Written exercise | Emit the entire listing verbatim.

Material |
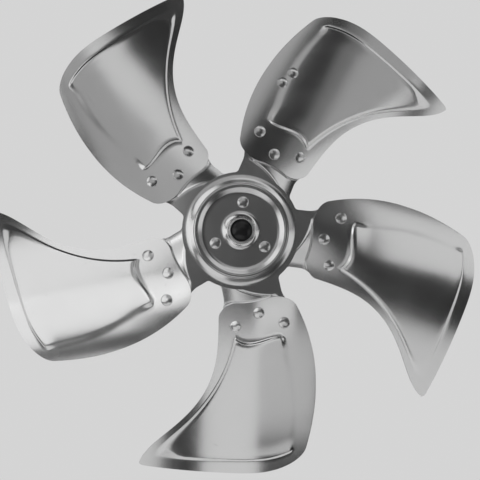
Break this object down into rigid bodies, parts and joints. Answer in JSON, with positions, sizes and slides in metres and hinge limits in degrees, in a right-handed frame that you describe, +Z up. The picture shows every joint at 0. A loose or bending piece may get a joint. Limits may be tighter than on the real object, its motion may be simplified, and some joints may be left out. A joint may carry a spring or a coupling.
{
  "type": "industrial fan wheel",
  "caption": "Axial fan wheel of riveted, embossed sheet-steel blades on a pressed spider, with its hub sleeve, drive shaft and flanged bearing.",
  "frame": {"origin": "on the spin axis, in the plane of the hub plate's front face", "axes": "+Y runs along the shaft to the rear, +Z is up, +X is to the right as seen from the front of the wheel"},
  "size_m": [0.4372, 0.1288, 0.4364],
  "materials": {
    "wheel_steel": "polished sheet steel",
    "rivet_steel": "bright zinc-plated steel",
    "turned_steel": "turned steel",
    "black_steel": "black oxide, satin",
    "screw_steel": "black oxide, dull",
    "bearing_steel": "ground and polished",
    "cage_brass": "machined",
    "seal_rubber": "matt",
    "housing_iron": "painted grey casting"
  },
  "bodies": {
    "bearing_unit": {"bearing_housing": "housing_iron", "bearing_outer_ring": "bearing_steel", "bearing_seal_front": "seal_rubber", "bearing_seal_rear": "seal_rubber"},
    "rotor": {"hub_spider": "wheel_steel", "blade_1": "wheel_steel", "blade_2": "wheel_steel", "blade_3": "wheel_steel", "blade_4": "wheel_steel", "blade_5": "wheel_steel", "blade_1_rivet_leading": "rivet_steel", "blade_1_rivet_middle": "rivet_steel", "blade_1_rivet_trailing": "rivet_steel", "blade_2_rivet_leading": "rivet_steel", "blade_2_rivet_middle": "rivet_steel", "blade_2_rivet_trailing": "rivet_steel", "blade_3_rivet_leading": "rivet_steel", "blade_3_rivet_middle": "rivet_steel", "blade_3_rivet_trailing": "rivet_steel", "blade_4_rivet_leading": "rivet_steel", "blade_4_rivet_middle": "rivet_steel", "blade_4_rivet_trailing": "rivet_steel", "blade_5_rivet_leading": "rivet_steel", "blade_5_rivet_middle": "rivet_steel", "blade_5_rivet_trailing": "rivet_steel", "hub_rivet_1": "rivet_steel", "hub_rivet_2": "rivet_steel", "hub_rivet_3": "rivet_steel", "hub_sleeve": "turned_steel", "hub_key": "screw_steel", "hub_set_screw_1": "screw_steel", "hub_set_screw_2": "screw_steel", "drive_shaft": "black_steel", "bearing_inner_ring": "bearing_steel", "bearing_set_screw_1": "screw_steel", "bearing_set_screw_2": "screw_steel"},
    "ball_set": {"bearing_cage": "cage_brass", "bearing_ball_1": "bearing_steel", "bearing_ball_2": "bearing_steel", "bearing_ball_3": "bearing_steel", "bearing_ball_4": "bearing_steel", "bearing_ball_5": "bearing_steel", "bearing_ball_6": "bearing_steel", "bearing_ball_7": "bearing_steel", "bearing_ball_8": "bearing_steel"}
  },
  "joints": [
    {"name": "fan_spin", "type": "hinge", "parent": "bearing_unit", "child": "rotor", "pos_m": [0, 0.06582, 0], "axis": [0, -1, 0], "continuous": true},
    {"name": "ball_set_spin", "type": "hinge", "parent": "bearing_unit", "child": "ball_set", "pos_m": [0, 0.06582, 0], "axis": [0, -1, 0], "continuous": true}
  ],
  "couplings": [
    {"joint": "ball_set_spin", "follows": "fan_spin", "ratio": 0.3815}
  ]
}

Answer to this exercise |
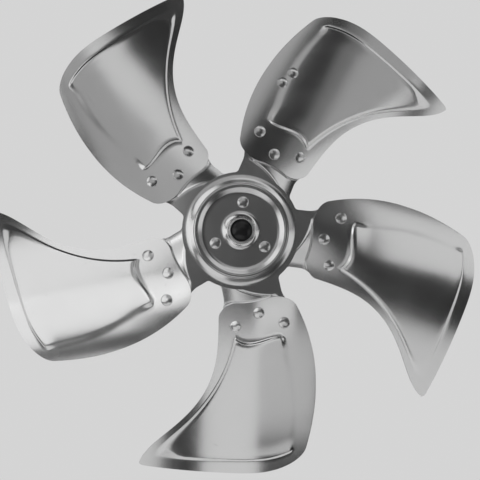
Break this object down into rigid bodies, parts and joints. Answer in JSON, with positions, sizes and slides in metres and hinge limits in degrees, in a right-handed frame that you describe, +Z up. The picture shows every joint at 0. A loose or bending piece may get a joint. Limits may be tighter than on the real object, its motion may be simplified, and some joints may be left out. A joint may carry a spring or a coupling.
{
  "type": "industrial fan wheel",
  "caption": "Axial fan wheel of riveted, embossed sheet-steel blades on a pressed spider, with its hub sleeve, drive shaft and flanged bearing.",
  "frame": {"origin": "on the spin axis, in the plane of the hub plate's front face", "axes": "+Y runs along the shaft to the rear, +Z is up, +X is to the right as seen from the front of the wheel"},
  "size_m": [0.4372, 0.1288, 0.4364],
  "materials": {
    "wheel_steel": "polished sheet steel",
    "rivet_steel": "bright zinc-plated steel",
    "turned_steel": "turned steel",
    "black_steel": "black oxide, satin",
    "screw_steel": "black oxide, dull",
    "bearing_steel": "ground and polished",
    "cage_brass": "machined",
    "seal_rubber": "matt",
    "housing_iron": "painted grey casting"
  },
  "bodies": {
    "bearing_unit": {"bearing_housing": "housing_iron", "bearing_outer_ring": "bearing_steel", "bearing_seal_front": "seal_rubber", "bearing_seal_rear": "seal_rubber"},
    "rotor": {"hub_spider": "wheel_steel", "blade_1": "wheel_steel", "blade_2": "wheel_steel", "blade_3": "wheel_steel", "blade_4": "wheel_steel", "blade_5": "wheel_steel", "blade_1_rivet_leading": "rivet_steel", "blade_1_rivet_middle": "rivet_steel", "blade_1_rivet_trailing": "rivet_steel", "blade_2_rivet_leading": "rivet_steel", "blade_2_rivet_middle": "rivet_steel", "blade_2_rivet_trailing": "rivet_steel", "blade_3_rivet_leading": "rivet_steel", "blade_3_rivet_middle": "rivet_steel", "blade_3_rivet_trailing": "rivet_steel", "blade_4_rivet_leading": "rivet_steel", "blade_4_rivet_middle": "rivet_steel", "blade_4_rivet_trailing": "rivet_steel", "blade_5_rivet_leading": "rivet_steel", "blade_5_rivet_middle": "rivet_steel", "blade_5_rivet_trailing": "rivet_steel", "hub_rivet_1": "rivet_steel", "hub_rivet_2": "rivet_steel", "hub_rivet_3": "rivet_steel", "hub_sleeve": "turned_steel", "hub_key": "screw_steel", "hub_set_screw_1": "screw_steel", "hub_set_screw_2": "screw_steel", "drive_shaft": "black_steel", "bearing_inner_ring": "bearing_steel", "bearing_set_screw_1": "screw_steel", "bearing_set_screw_2": "screw_steel"},
    "ball_set": {"bearing_cage": "cage_brass", "bearing_ball_1": "bearing_steel", "bearing_ball_2": "bearing_steel", "bearing_ball_3": "bearing_steel", "bearing_ball_4": "bearing_steel", "bearing_ball_5": "bearing_steel", "bearing_ball_6": "bearing_steel", "bearing_ball_7": "bearing_steel", "bearing_ball_8": "bearing_steel"}
  },
  "joints": [
    {"name": "fan_spin", "type": "hinge", "parent": "bearing_unit", "child": "rotor", "pos_m": [0, 0.06582, 0], "axis": [0, -1, 0], "continuous": true},
    {"name": "ball_set_spin", "type": "hinge", "parent": "bearing_unit", "child": "ball_set", "pos_m": [0, 0.06582, 0], "axis": [0, -1, 0], "continuous": true}
  ],
  "couplings": [
    {"joint": "ball_set_spin", "follows": "fan_spin", "ratio": 0.3815}
  ]
}